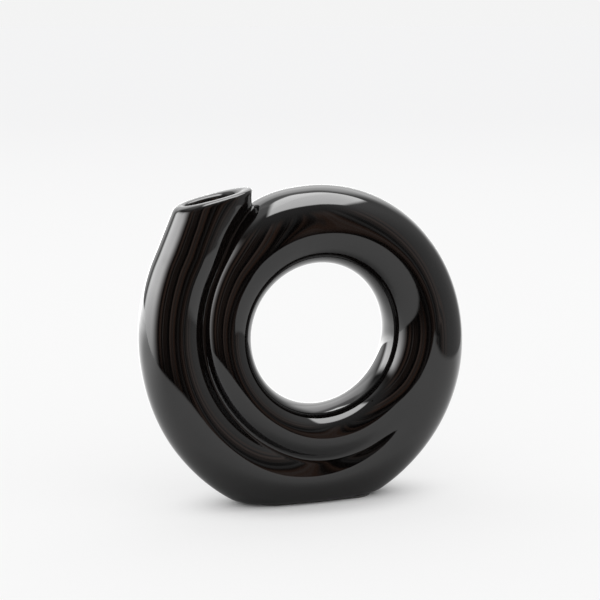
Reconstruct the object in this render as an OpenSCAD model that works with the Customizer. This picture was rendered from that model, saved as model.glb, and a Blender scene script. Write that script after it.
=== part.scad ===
// Hollow ceramic donut vase. One tube starts thin at the lower right of the hole, winds clockwise
// round the hole as a ring, and then once more half way round the outside of that ring, up to an
// oblique open mouth. The vase is pressed as a front and a back half, luted together on the middle
// plane, and it stands on a felt pad. The front faces -Y, and the origin lies under the pad's middle.

/* [Ring] */
// Radius from the centre of the hole to the middle of the ring's tube
ring_r = 77; // [70:1:84]
// Radius of the ring's tube where it stands alone, over the top
tube_r = 27.2; // [24:0.2:30]
// Height of the centre of the hole above the flat foot
ring_rise = 116; // [110:1:122]

/* [Tail] */
// Half width of the thin inner stretch of the tube, left of the hole
tail_half_w = 18.5; // [16:0.5:22]
// Half depth of that stretch, front to back
tail_half_d = 22; // [19:0.2:26]

/* [Coil] */
// Half width of the outer coil under the ring
coil_half_w = 29.4; // [26:0.2:31]
// Half depth of the outer coil where it is deepest, front to back
coil_half_d = 27; // [24:0.2:30]
// How far the coil would reach below the foot if the foot didn't cut it flat
coil_sink = 12.8; // [9:0.2:16]

/* [Mouth] */
// Half width of the straight neck that ends in the mouth
neck_half_w = 22.4; // [20:0.2:24]
// Half depth of the neck where it leaves the coil, front to back
neck_half_d = 20.8; // [19:0.2:23]
// Half depth of the neck at the mouth
mouth_half_d = 18.4; // [17:0.2:20]
// How much the neck swells towards the ring just under the mouth
neck_swell = 5; // [2:0.5:6]
// Length of the straight neck below the middle of the mouth
neck_l = 42; // [36:1:48]
// Lean of the neck to the right of upright, in degrees
neck_lean = 23; // [19:1:27]
// Rise of the mouth's rim to the right, in degrees
mouth_slope = 11; // [7:1:15]
// Half width of the mouth's opening, which the thick rim leaves
opening_half_w = 14.5; // [13:0.2:15.5]
// Half depth of the opening, front to back
opening_half_d = 9; // [8.6:0.2:10.4]

/* [Wall] */
// Thickness of the ceramic wall
wall = 6; // [4.5:0.25:6.5]
// Radius of the rounding along the rim's outer and inner edge
lip_r = 2.4; // [2:0.1:2.8]
// Thickness of the web of clay between the tail's hollow and the coil's
web = 2.6; // [2:0.2:3.4]

/* [Felt pad] */
// Length of the felt pad, left to right
pad_l = 86; // [70:1:100]
// Width of the felt pad, front to back
pad_w = 30; // [22:1:36]
// Thickness of the felt pad
pad_t = 1.2; // [0.8:0.1:2]

/* [Hidden] */

// Turns are degrees round the hole's centre from +X, counted up towards +Z and on to the left.
// The coil leaves the ring at coil_turn and runs clockwise; the tail runs the other way from
// tail_turn, beside the mouth, until it melts into the coil at melt_turn.
coil_turn = 40;
tail_turn = 118;
melt_turn = -50;
coil_end_turn = -200;
mouth_turn = 128.6;
step_turn = 6;

// How far the coil's outer side is from the ring's, 0, to its reach straight under the hole, 1,
// every 30 degrees on from coil_turn
reach_turn = 30;
reach_shares = [0, 0.085, 0.31, 0.6, 0.925, 1.07, 1, 0.96, 1.035, 1.18];
// How far the coil's width and depth are from the neck's, 0, to their fullest, 1, at the same turns
coil_width_shares = [1, 1, 1, 1, 1, 0.75, 0.4, 0.12, 0, 0];
coil_depth_shares = [1, 1, 1, 0.65, 0.4, 0.44, 0.42, 0.24, 0.05, 0];
mouth_reach_share = 1.173;
// Along the neck, at even stops from its foot to beyond the mouth: how much it swells towards the
// ring, how far its depth is from the coil's, 0, to the mouth's, 1, and how far its hollow is drawn
// in from the plain wall's, 0, to the mouth's opening, 1
neck_stops = 7;
neck_swell_shares = [0, 0, 0, 0, 0.05, 0.2, 0.42, 0.7, 0.98, 0.55, 0.2, 0.2, 0.2, 0.2, 0.2];
neck_depth_shares = [0, 0, 0.05, 0.15, 0.25, 0.4, 0.6, 0.8, 0.95, 1, 1, 1, 1, 1, 1];
neck_rim_shares = [0, 0, 0, 0.05, 0.3, 0.65, 0.9, 1, 1, 1, 1, 1, 1, 1, 1];
// How far the tail's section is from its thinnest, 0, to the ring's, 1, every 24 degrees
tail_step_turn = 24;
tail_width_shares = [1, 0.52, 0.25, 0.08, 0, 0.08, 0.26, 0.24, 0.25, 0.8, 1, 1, 1, 1, 1];
tail_depth_shares = [1, 0.3, 0, 0.1, 0.33, 0.58, 0.75, 0.65, 0.55, 0.9, 1, 1, 1, 1, 1];

hole_r = ring_r - tube_r;
ring_out = ring_r + tube_r;
coil_out = ring_rise + coil_sink;
foot_z = pad_t;
hole_z = foot_z + ring_rise;
// The pad's middle lies a little to the left of the hole's, where the foot does
hole_x_share = 0.054;
hole_x = hole_x_share * ring_r;
// The corners on half of an outer section, and round a whole inner one
half_sides = 16;
inner_sides = 24;
lip_beads = 13;
// One overrun serves every cut
over = 2 * neck_half_w;

// Smooth value between the entries of a list, where f counts entries
function entry(list, i) = list[min(max(i, 0), len(list) - 1)];
function round_entry(list, i) = list[(i + len(list)) % len(list)];
function curve(a, b, c, d, f) =
    b + 0.5 * f * (c - a + f * (2 * a - 5 * b + 4 * c - d + f * (3 * (b - c) + d - a)));
function along(list, f) = let (i = floor(f))
    curve(entry(list, i - 1), entry(list, i), entry(list, i + 1), entry(list, i + 2), f - i);
function round_along(list, f) = let (i = floor(f))
    curve(round_entry(list, i - 1), round_entry(list, i), round_entry(list, i + 1),
        round_entry(list, i + 2), f - i);
function mix(low, high, share) = low + (high - low) * share;

// The coil's and the tail's sections: how far out they lie, half their width and half their depth
function coil_place(turn) = (coil_turn - turn) / reach_turn;
function reach(turn) = mix(ring_out, coil_out, along(reach_shares, coil_place(turn)));
function coil_w(turn) = min(mix(neck_half_w, coil_half_w, along(coil_width_shares, coil_place(turn))),
    (reach(turn) - hole_r) / 2);
function coil_d(turn) = mix(neck_half_d, coil_half_d, along(coil_depth_shares, coil_place(turn)));
function tail_place(turn) = ((turn - tail_turn + 360) % 360) / tail_step_turn;
function tail_w(turn) = mix(tail_half_w, tube_r, round_along(tail_width_shares, tail_place(turn)));
function tail_d(turn) = mix(tail_half_d, tube_r, round_along(tail_depth_shares, tail_place(turn)));
// One section runs across the tube from the hole outwards, as corners [distance, depth] whose
// sides face evenly round. An oval is [middle, half width, half depth] from the hole's centre.
function coil_oval(turn, inset) =
    [reach(turn) - coil_w(turn), coil_w(turn) - inset, coil_d(turn) - inset];
function tail_oval(turn, inset) =
    [hole_r + tail_w(turn), tail_w(turn) - inset, tail_d(turn) - inset];
// The tail's hollow also leaves the web of clay between it and the coil's hollow
function tail_hollow_w(turn) = turn < coil_end_turn ? tail_w(turn) - wall
    : min(tail_w(turn) - wall, (reach(turn) - 2 * coil_w(turn) - web - hole_r) / 2);
function webbed_oval(turn) =
    [hole_r + wall + tail_hollow_w(turn), tail_hollow_w(turn), tail_d(turn) - wall];

function stretch(oval, a) = norm([oval[1] * cos(a), oval[2] * sin(a)]);
function far(oval, a) = oval[0] * cos(a) + stretch(oval, a);
function corner(oval, a) = [oval[0] + oval[1] * oval[1] * cos(a) / stretch(oval, a),
    oval[2] * oval[2] * sin(a) / stretch(oval, a)];
// The tightest smooth outline round two ovals
function around(one, two, a) = far(one, a) > far(two, a) ? corner(one, a) : corner(two, a);

// Corner angles over the front half of an outer section, and right round an inner one
half_angles = [for (k = [0 : half_sides]) -180 * k / half_sides];
round_angles = [for (k = [1 : inner_sides]) -360 * k / inner_sides];
function ring_point(turn, c) =
    [hole_x + c[0] * cos(turn), c[1], hole_z + c[0] * sin(turn)];

// Where the coil leaves the swell, each skin dips under the other by this much
dip = 0.4;
function swell_dip(turn) = turn > melt_turn ? 0 : dip;
function coil_dip(turn) = dip * max(turn - melt_turn, 0) / step_turn;

function swells(turn) = turn >= melt_turn;
function ring_outer(turn) = [for (a = half_angles) ring_point(turn, swells(turn)
    ? around(tail_oval(turn, 0), coil_oval(turn, swell_dip(turn)), a)
    : corner(tail_oval(turn, 0), a))];
function ring_inner(turn) = [for (a = round_angles) ring_point(turn, swells(turn)
    ? around(tail_oval(turn, wall), coil_oval(turn, wall + swell_dip(turn)), a)
    : corner(webbed_oval(turn), a))];
function coil_outer(turn) =
    [for (a = half_angles) ring_point(turn, corner(coil_oval(turn, coil_dip(turn)), a))];
function coil_inner(turn) =
    [for (a = round_angles) ring_point(turn, corner(coil_oval(turn, wall + coil_dip(turn)), a))];

// The neck runs straight to the mouth's middle and past it, where the mouth's cut ends it
mouth_mid = [hole_x + mouth_reach_share * ring_out * cos(mouth_turn),
    hole_z + mouth_reach_share * ring_out * sin(mouth_turn)];
function neck_point(l, c) = [mouth_mid[0] + l * sin(neck_lean) - c[0] * cos(neck_lean), c[1],
    mouth_mid[1] + l * cos(neck_lean) + c[0] * sin(neck_lean)];
function neck_d(k) = mix(neck_half_d, mouth_half_d, neck_depth_shares[k]);
function neck_height(k) = neck_l * (k / neck_stops - 1);
function neck_outer(k) = let (out = neck_swell * neck_swell_shares[k] / 2)
    [for (a = half_angles)
        neck_point(neck_height(k), corner([-out, neck_half_w + out, neck_d(k)], a))];
function neck_hollow(k) = [0, mix(neck_half_w - wall, opening_half_w, neck_rim_shares[k]),
    mix(neck_d(k) - wall, opening_half_d, neck_rim_shares[k])];
function neck_inner(k) =
    [for (a = round_angles) neck_point(neck_height(k), corner(neck_hollow(k), a))];
neck_places = [0 : len(neck_rim_shares) - 1];

ring_turns = [for (i = [0 : 360 / step_turn - 1]) coil_turn - i * step_turn];
coil_turns = [for (t = [melt_turn + 2 * step_turn : -step_turn : coil_end_turn]) t];

// A solid skinned over sections in a row, closed by its two end sections
module skin(sections) {
    n = len(sections[0]);
    last = (len(sections) - 1) * n;
    sides = [for (i = [0 : len(sections) - 2], k = [0 : n - 1])
        let (a = i * n + k, b = i * n + (k + 1) % n)
        each [[a, b + n, b], [a, a + n, b + n]]];
    start = [for (k = [0 : n - 1]) k];
    finish = [for (k = [n - 1 : -1 : 0]) last + k];
    polyhedron([for (s = sections) each s], concat(sides, [start, finish]));
}

// A ring skinned over sections that come back to the first
module closed_skin(sections) {
    n = len(sections[0]);
    m = len(sections);
    sides = [for (i = [0 : m - 1], k = [0 : n - 1])
        let (a = i * n + k, b = i * n + (k + 1) % n, c = (i + 1) % m * n)
        each [[a, c + (k + 1) % n, b], [a, c + k, c + (k + 1) % n]]];
    polyhedron([for (s = sections) each s], sides);
}

// The outside of the front half, flat on the middle plane
module outside() {
    closed_skin([for (t = ring_turns) ring_outer(t)]);
    skin(concat([for (t = coil_turns) coil_outer(t)], [for (k = neck_places) neck_outer(k)]));
}

// The hollow inside, with a flat floor over the foot
module hollow() {
    difference() {
        union() {
            closed_skin([for (t = ring_turns) ring_inner(t)]);
            skin(concat([for (t = coil_turns) coil_inner(t)],
                [for (k = neck_places) neck_inner(k)]));
        }
        below(foot_z + wall);
    }
}

// Everything under a height
module below(z) {
    translate([-2 * ring_out, -2 * tube_r, z - ring_out])
        cube([4 * ring_out, 4 * tube_r, ring_out]);
}

// Everything above the mouth's sloping cut
module above_mouth() {
    translate([mouth_mid[0], 0, mouth_mid[1]])
        rotate([0, -mouth_slope, 0])
            translate([-over, -over, 0])
                cube([2 * over, 2 * over, 2 * over]);
}

// The rim round the mouth is thickest towards the ring. Its rounded edges follow two ovals on the cut.
rim_swell = neck_swell / 8;
rim_out = [-rim_swell, neck_half_w + rim_swell - lip_r, mouth_half_d - lip_r];
rim_in = [0, opening_half_w + lip_r, opening_half_d + lip_r];
function rim_point(oval, a) = let (c = corner(oval, a))
    neck_point(-c[0] * tan(neck_lean + mouth_slope), c);

// The front half of the mouth's thick rim, rounded over at its outer and its inner edge
module lip() {
    intersection() {
        for (k = [0 : lip_beads - 1])
            hull()
                for (oval = [rim_out, rim_in], a = [0.5 - k, -0.5 - k] * 180 / (lip_beads - 1))
                    translate(rim_point(oval, a))
                        sphere(r = lip_r, $fn = 16);
        translate([mouth_mid[0] - over, -over, mouth_mid[1] - over])
            cube([2 * over, over, 2 * over]);
    }
}

module half_shell() {
    difference() {
        outside();
        hollow();
        above_mouth();
        below(foot_z);
    }
    lip();
}

module front_shell() {
    color([0.07, 0.06, 0.06]) half_shell();
}

module back_shell() {
    color([0.09, 0.08, 0.08]) mirror([0, 1, 0]) half_shell();
}

// A felt oval under both halves of the foot
module foot_pad() {
    color([0.25, 0.24, 0.23])
        union() {
            translate([-(pad_l - pad_w) / 2, -pad_w / 2, 0])
                cube([pad_l - pad_w, pad_w, pad_t]);
            for (side = [-1, 1])
                translate([side * (pad_l - pad_w) / 2, 0, 0])
                    cylinder(h = pad_t, d = pad_w, $fn = 64);
        }
}

front_shell();
back_shell();
foot_pad();
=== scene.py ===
# Looks of the hollow ceramic donut vase: its two glazed halves, the felt pad under its foot, and a
# white studio. The vase's lengths are in millimetres, as in the part's own source, until a mesh is
# made of them. The camera's and the studio's are in metres.
import math
import bmesh
import bpy
import numpy as np
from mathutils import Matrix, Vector
from mathutils.geometry import delaunay_2d_cdt


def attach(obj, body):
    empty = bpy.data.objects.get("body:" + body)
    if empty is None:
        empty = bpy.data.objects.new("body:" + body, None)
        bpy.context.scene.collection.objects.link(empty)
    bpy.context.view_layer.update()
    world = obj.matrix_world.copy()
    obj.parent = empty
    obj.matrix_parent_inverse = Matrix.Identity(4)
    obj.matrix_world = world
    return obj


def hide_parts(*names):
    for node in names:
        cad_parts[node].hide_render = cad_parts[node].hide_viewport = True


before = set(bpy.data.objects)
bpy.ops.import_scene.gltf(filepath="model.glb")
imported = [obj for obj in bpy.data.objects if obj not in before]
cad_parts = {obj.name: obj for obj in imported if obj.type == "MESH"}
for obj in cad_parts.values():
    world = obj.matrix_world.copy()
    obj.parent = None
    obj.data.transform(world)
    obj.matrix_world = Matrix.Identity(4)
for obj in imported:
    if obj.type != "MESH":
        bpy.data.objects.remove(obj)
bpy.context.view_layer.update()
MM = 0.001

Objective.
Your task is to output exactly the lines from the one with "of the foot" through the one with "import numpy as np", counting both ends.

Worked answer.
// A felt oval under both halves of the foot
module foot_pad() {
    color([0.25, 0.24, 0.23])
        union() {
            translate([-(pad_l - pad_w) / 2, -pad_w / 2, 0])
                cube([pad_l - pad_w, pad_w, pad_t]);
            for (side = [-1, 1])
                translate([side * (pad_l - pad_w) / 2, 0, 0])
                    cylinder(h = pad_t, d = pad_w, $fn = 64);
        }
}

front_shell();
back_shell();
foot_pad();
=== scene.py ===
# Looks of the hollow ceramic donut vase: its two glazed halves, the felt pad under its foot, and a
# white studio. The vase's lengths are in millimetres, as in the part's own source, until a mesh is
# made of them. The camera's and the studio's are in metres.
import math
import bmesh
import bpy
import numpy as np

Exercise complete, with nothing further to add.